Velocity of Water from Overhead Tank: Formula & Calculation

[sudeep_s26]

What would the velocity of water be at the end of pipe of inner diameter 1 inch coming from the base of a overhead tank 10 meters high. Ignore the frictional losses. Also please post a formula for the same.

 

[Mindscrape]

Could you post a diagram? Also, do you have any thoughts of your own?

 

[sudeep_s26]

Image attached.

I Googled for it, but could not find anything usefull.
let me know your comments.

 

[Mindscrape]

So, if this is a homework problem I can't just give you the answer, but I'll point you in the right direction. The equation you want to use is an equation well known to fluid dynamics, and it is called Bernoulli's equation. For an understanding and derivation of the equation, remember the work energy theorem

\Delta T + \Delta U = W_{ext}

So, think of a tube, it could be your tube or some other tube. Work will be done by the pressure surrounding the fluid. At one end of the tube the work done by the pressure will be

W = \int_c F_1 \cdot dr

assume that the forcing pressure is constant

W = F_1 \cdot r_1

then at any point in the tube, the orientation is such that the force and displacement will be parallel (the water can't shoot out of the tube, and the air pressures around the tube cancel out)

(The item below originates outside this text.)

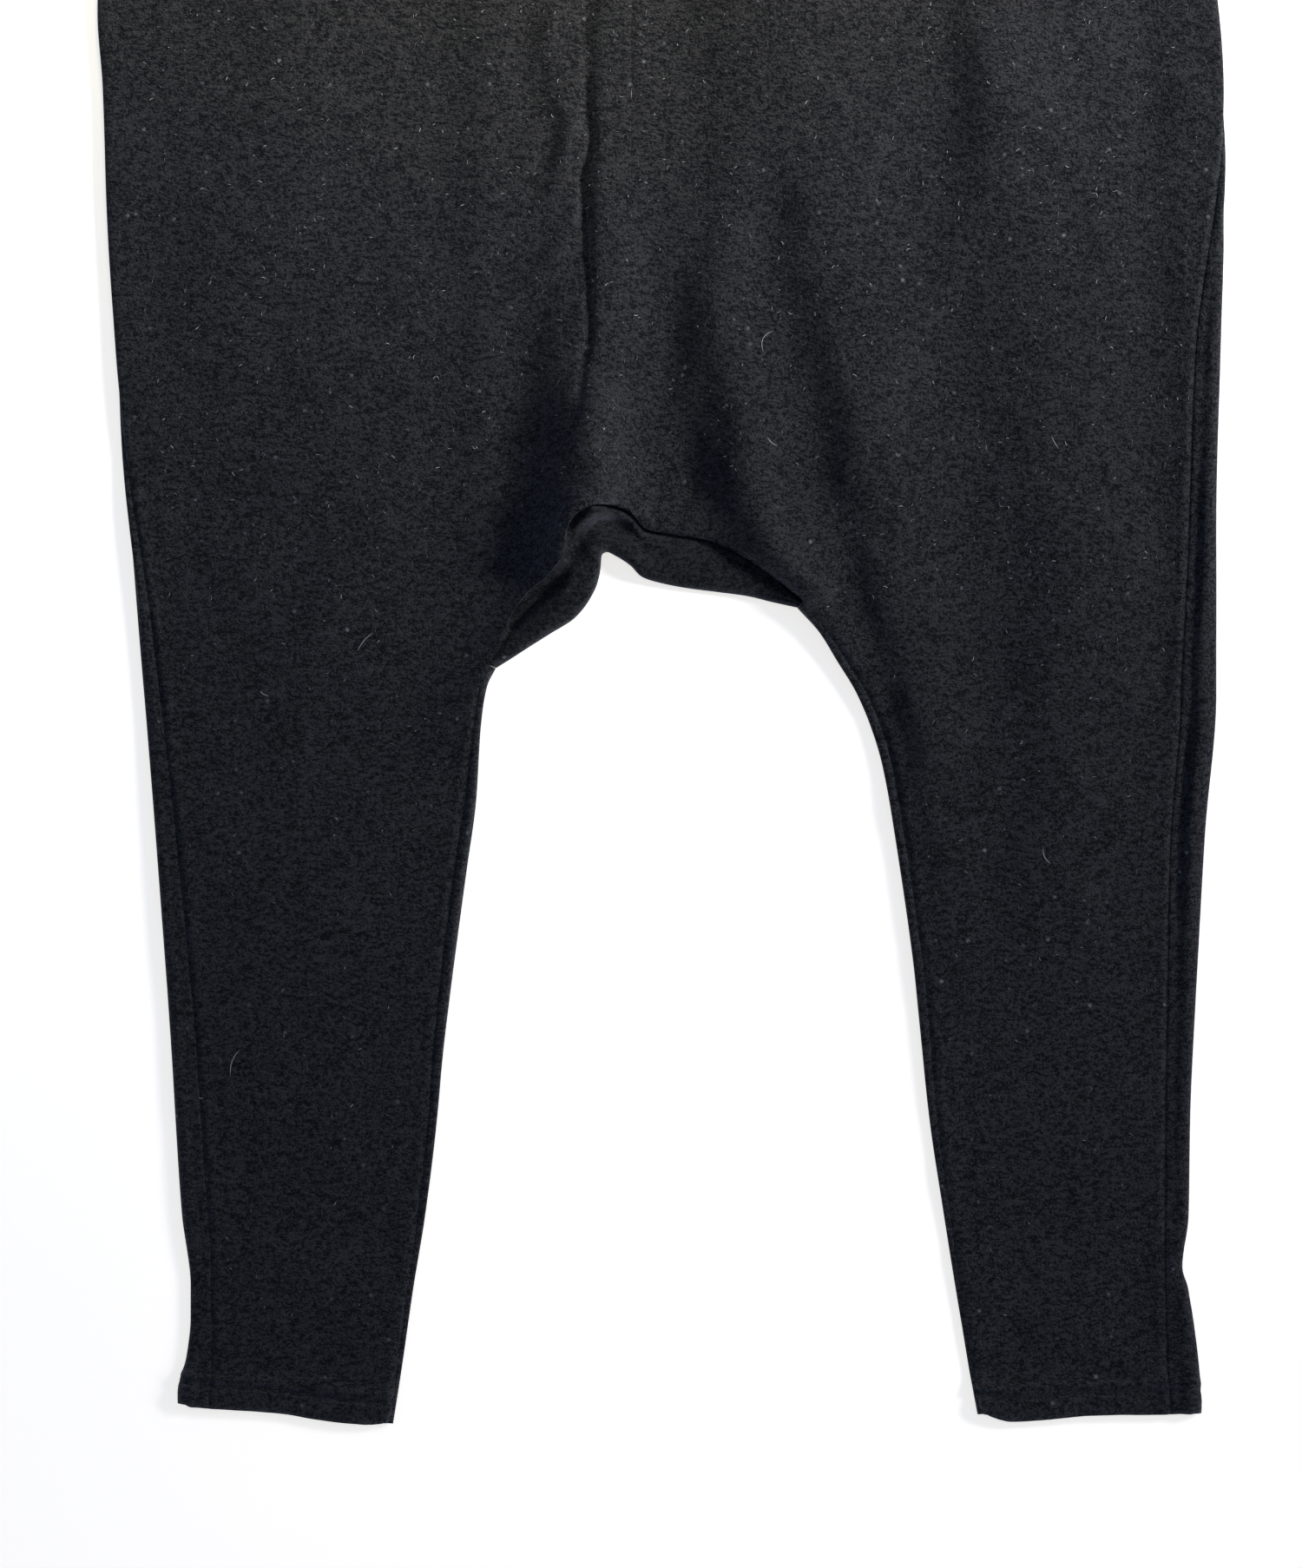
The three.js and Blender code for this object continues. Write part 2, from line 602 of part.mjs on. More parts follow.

W = F_1 \Delta r_1 = (p_1 A_1) \Delta r_1 = p_1 V

The work for the other end can be described similarly, except the force vector points opposite to the displacement vector (antiparallel) so the dot product introduces a negative and

W_{ext} = W_1 + W_2 = p_1 V - p_2 V

So, now let's piece together the other parts of the equation. The gravitational potential energy gives the familiar

\Delta U = mgy_2 - mgy_1

But we care about the volume of fluid, and we know that the mass density is mass per volume, so if we multiply the top and bottom of each term by volume we will get

\Delta U = \rho V g y_2 - \rho V g y_1

Rho represents the fluid's density, as described in the last paragraph. The kinetic energy can similarly be derived

\Delta T = \frac{1}{2}mv_2^2 - \frac{1}{2} mv_1^2 = \frac{1}{2} \rho V v_2^2 - \frac{1}{2} \rho V v_1^2

So the energy equation in terms of fluids is now Bernoulli's equation

\frac{1}{2} \rho V v_2^2 - \frac{1}{2} \rho V v_1^2 + \rho V g y_2 - \rho V g y_1 = p_1 V - p_2 V

which is often written as

\frac{1}{2} \rho V v_2^2 + \rho V g y_2 + p_2 V = \frac{1}{2} \rho V v_1^2 + \rho V g y_1 + p_1 V

take out all the volumes too

\frac{1}{2} \rho v_2^2 + \rho g y_2 + p_2 = \frac{1}{2} \rho v_1^2 + \rho g y_1 + p_1

Here is the equation you can use, and how/why it works. A quick hint, define your zero potential energy to be zero at the bottom of the mountain.